TASK MATERIAL =

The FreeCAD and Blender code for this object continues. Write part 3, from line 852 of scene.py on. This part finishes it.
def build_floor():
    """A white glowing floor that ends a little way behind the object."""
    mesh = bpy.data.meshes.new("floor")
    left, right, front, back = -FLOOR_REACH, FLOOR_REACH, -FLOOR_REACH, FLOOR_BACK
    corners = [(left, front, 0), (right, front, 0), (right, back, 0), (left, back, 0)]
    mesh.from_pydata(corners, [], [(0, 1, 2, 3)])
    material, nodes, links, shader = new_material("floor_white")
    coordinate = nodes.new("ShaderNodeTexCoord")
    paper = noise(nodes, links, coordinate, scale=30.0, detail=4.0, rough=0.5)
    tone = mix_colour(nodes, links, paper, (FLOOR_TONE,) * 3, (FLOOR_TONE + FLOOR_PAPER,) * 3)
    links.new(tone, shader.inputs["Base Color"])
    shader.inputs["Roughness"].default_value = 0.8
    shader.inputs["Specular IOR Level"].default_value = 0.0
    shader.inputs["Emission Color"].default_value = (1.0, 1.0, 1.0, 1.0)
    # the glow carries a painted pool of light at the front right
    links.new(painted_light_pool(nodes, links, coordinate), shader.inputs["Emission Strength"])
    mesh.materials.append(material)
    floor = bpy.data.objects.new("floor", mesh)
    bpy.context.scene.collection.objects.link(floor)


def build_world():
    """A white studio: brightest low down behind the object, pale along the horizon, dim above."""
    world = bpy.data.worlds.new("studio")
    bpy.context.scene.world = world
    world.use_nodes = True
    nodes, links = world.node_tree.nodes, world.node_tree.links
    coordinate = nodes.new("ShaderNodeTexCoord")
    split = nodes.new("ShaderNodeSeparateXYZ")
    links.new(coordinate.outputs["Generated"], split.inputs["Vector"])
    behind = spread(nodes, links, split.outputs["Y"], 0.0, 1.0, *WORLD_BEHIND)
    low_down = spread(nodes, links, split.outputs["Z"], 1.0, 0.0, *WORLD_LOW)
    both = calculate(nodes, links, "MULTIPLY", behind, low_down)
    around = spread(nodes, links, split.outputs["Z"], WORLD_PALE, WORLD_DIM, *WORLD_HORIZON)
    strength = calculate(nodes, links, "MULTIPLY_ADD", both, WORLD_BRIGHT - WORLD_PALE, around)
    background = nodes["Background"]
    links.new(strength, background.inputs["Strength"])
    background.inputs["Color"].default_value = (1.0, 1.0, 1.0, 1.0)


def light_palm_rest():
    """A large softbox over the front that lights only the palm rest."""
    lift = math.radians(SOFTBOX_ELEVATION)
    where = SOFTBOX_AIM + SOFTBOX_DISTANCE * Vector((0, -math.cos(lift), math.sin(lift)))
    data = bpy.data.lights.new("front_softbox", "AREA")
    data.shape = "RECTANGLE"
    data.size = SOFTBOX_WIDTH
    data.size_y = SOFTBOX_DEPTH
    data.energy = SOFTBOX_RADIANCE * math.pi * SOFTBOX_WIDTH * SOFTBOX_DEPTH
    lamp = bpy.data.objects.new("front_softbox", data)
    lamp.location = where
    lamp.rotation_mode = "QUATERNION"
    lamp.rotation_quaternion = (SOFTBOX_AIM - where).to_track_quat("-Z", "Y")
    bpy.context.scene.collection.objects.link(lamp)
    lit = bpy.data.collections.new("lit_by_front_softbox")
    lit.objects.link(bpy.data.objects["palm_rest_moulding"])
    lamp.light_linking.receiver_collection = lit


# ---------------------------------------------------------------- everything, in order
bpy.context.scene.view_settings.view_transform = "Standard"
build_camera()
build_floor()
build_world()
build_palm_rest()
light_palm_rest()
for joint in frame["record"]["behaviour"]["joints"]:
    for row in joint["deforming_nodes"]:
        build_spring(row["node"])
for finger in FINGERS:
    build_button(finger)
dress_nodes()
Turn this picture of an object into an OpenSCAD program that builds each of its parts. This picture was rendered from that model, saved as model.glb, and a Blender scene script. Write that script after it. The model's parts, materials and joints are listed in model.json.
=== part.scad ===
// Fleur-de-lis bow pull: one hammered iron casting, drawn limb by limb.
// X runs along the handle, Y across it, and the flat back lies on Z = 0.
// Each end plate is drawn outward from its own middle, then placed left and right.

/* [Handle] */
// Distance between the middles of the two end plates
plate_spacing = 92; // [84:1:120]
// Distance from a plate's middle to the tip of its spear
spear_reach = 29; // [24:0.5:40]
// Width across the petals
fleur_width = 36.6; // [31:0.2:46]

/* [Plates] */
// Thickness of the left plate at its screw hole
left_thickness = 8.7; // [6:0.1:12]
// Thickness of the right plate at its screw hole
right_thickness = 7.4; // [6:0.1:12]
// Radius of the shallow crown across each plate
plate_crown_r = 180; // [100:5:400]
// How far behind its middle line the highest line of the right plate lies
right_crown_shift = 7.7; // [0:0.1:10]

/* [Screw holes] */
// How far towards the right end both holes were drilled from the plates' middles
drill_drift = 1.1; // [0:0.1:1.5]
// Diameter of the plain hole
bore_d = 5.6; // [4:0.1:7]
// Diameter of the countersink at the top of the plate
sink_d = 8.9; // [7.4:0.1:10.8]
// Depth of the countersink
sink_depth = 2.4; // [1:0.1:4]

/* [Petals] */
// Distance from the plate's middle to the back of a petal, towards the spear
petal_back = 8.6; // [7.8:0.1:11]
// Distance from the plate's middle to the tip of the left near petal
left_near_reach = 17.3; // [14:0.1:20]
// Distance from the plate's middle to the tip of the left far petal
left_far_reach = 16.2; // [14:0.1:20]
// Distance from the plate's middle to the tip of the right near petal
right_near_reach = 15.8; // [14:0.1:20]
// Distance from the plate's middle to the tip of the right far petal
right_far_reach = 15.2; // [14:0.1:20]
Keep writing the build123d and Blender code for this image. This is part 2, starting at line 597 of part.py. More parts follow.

YOUR OBJECTIVE = Retype the records that precede this task, keeping them exactly the same.

WRITTEN SOLUTION =
The FreeCAD and Blender code for this object continues. Write part 3, from line 852 of scene.py on. This part finishes it.
def build_floor():
    """A white glowing floor that ends a little way behind the object."""
    mesh = bpy.data.meshes.new("floor")
    left, right, front, back = -FLOOR_REACH, FLOOR_REACH, -FLOOR_REACH, FLOOR_BACK
    corners = [(left, front, 0), (right, front, 0), (right, back, 0), (left, back, 0)]
    mesh.from_pydata(corners, [], [(0, 1, 2, 3)])
    material, nodes, links, shader = new_material("floor_white")
    coordinate = nodes.new("ShaderNodeTexCoord")
    paper = noise(nodes, links, coordinate, scale=30.0, detail=4.0, rough=0.5)
    tone = mix_colour(nodes, links, paper, (FLOOR_TONE,) * 3, (FLOOR_TONE + FLOOR_PAPER,) * 3)
    links.new(tone, shader.inputs["Base Color"])
    shader.inputs["Roughness"].default_value = 0.8
    shader.inputs["Specular IOR Level"].default_value = 0.0
    shader.inputs["Emission Color"].default_value = (1.0, 1.0, 1.0, 1.0)
    # the glow carries a painted pool of light at the front right
    links.new(painted_light_pool(nodes, links, coordinate), shader.inputs["Emission Strength"])
    mesh.materials.append(material)
    floor = bpy.data.objects.new("floor", mesh)
    bpy.context.scene.collection.objects.link(floor)


def build_world():
    """A white studio: brightest low down behind the object, pale along the horizon, dim above."""
    world = bpy.data.worlds.new("studio")
    bpy.context.scene.world = world
    world.use_nodes = True
    nodes, links = world.node_tree.nodes, world.node_tree.links
    coordinate = nodes.new("ShaderNodeTexCoord")
    split = nodes.new("ShaderNodeSeparateXYZ")
    links.new(coordinate.outputs["Generated"], split.inputs["Vector"])
    behind = spread(nodes, links, split.outputs["Y"], 0.0, 1.0, *WORLD_BEHIND)
    low_down = spread(nodes, links, split.outputs["Z"], 1.0, 0.0, *WORLD_LOW)
    both = calculate(nodes, links, "MULTIPLY", behind, low_down)
    around = spread(nodes, links, split.outputs["Z"], WORLD_PALE, WORLD_DIM, *WORLD_HORIZON)
    strength = calculate(nodes, links, "MULTIPLY_ADD", both, WORLD_BRIGHT - WORLD_PALE, around)
    background = nodes["Background"]
    links.new(strength, background.inputs["Strength"])
    background.inputs["Color"].default_value = (1.0, 1.0, 1.0, 1.0)


def light_palm_rest():
    """A large softbox over the front that lights only the palm rest."""
    lift = math.radians(SOFTBOX_ELEVATION)
    where = SOFTBOX_AIM + SOFTBOX_DISTANCE * Vector((0, -math.cos(lift), math.sin(lift)))
    data = bpy.data.lights.new("front_softbox", "AREA")
    data.shape = "RECTANGLE"
    data.size = SOFTBOX_WIDTH
    data.size_y = SOFTBOX_DEPTH
    data.energy = SOFTBOX_RADIANCE * math.pi * SOFTBOX_WIDTH * SOFTBOX_DEPTH
    lamp = bpy.data.objects.new("front_softbox", data)
    lamp.location = where
    lamp.rotation_mode = "QUATERNION"
    lamp.rotation_quaternion = (SOFTBOX_AIM - where).to_track_quat("-Z", "Y")
    bpy.context.scene.collection.objects.link(lamp)
    lit = bpy.data.collections.new("lit_by_front_softbox")
    lit.objects.link(bpy.data.objects["palm_rest_moulding"])
    lamp.light_linking.receiver_collection = lit


# ---------------------------------------------------------------- everything, in order
bpy.context.scene.view_settings.view_transform = "Standard"
build_camera()
build_floor()
build_world()
build_palm_rest()
light_palm_rest()
for joint in frame["record"]["behaviour"]["joints"]:
    for row in joint["deforming_nodes"]:
        build_spring(row["node"])
for finger in FINGERS:
    build_button(finger)
dress_nodes()
Turn this picture of an object into an OpenSCAD program that builds each of its parts. This picture was rendered from that model, saved as model.glb, and a Blender scene script. Write that script after it. The model's parts, materials and joints are listed in model.json.
=== part.scad ===
// Fleur-de-lis bow pull: one hammered iron casting, drawn limb by limb.
// X runs along the handle, Y across it, and the flat back lies on Z = 0.
// Each end plate is drawn outward from its own middle, then placed left and right.

/* [Handle] */
// Distance between the middles of the two end plates
plate_spacing = 92; // [84:1:120]
// Distance from a plate's middle to the tip of its spear
spear_reach = 29; // [24:0.5:40]
// Width across the petals
fleur_width = 36.6; // [31:0.2:46]

/* [Plates] */
// Thickness of the left plate at its screw hole
left_thickness = 8.7; // [6:0.1:12]
// Thickness of the right plate at its screw hole
right_thickness = 7.4; // [6:0.1:12]
// Radius of the shallow crown across each plate
plate_crown_r = 180; // [100:5:400]
// How far behind its middle line the highest line of the right plate lies
right_crown_shift = 7.7; // [0:0.1:10]

/* [Screw holes] */
// How far towards the right end both holes were drilled from the plates' middles
drill_drift = 1.1; // [0:0.1:1.5]
// Diameter of the plain hole
bore_d = 5.6; // [4:0.1:7]
// Diameter of the countersink at the top of the plate
sink_d = 8.9; // [7.4:0.1:10.8]
// Depth of the countersink
sink_depth = 2.4; // [1:0.1:4]

/* [Petals] */
// Distance from the plate's middle to the back of a petal, towards the spear
petal_back = 8.6; // [7.8:0.1:11]
// Distance from the plate's middle to the tip of the left near petal
left_near_reach = 17.3; // [14:0.1:20]
// Distance from the plate's middle to the tip of the left far petal
left_far_reach = 16.2; // [14:0.1:20]
// Distance from the plate's middle to the tip of the right near petal
right_near_reach = 15.8; // [14:0.1:20]
// Distance from the plate's middle to the tip of the right far petal
right_far_reach = 15.2; // [14:0.1:20]
Keep writing the build123d and Blender code for this image. This is part 2, starting at line 597 of part.py. More parts follow.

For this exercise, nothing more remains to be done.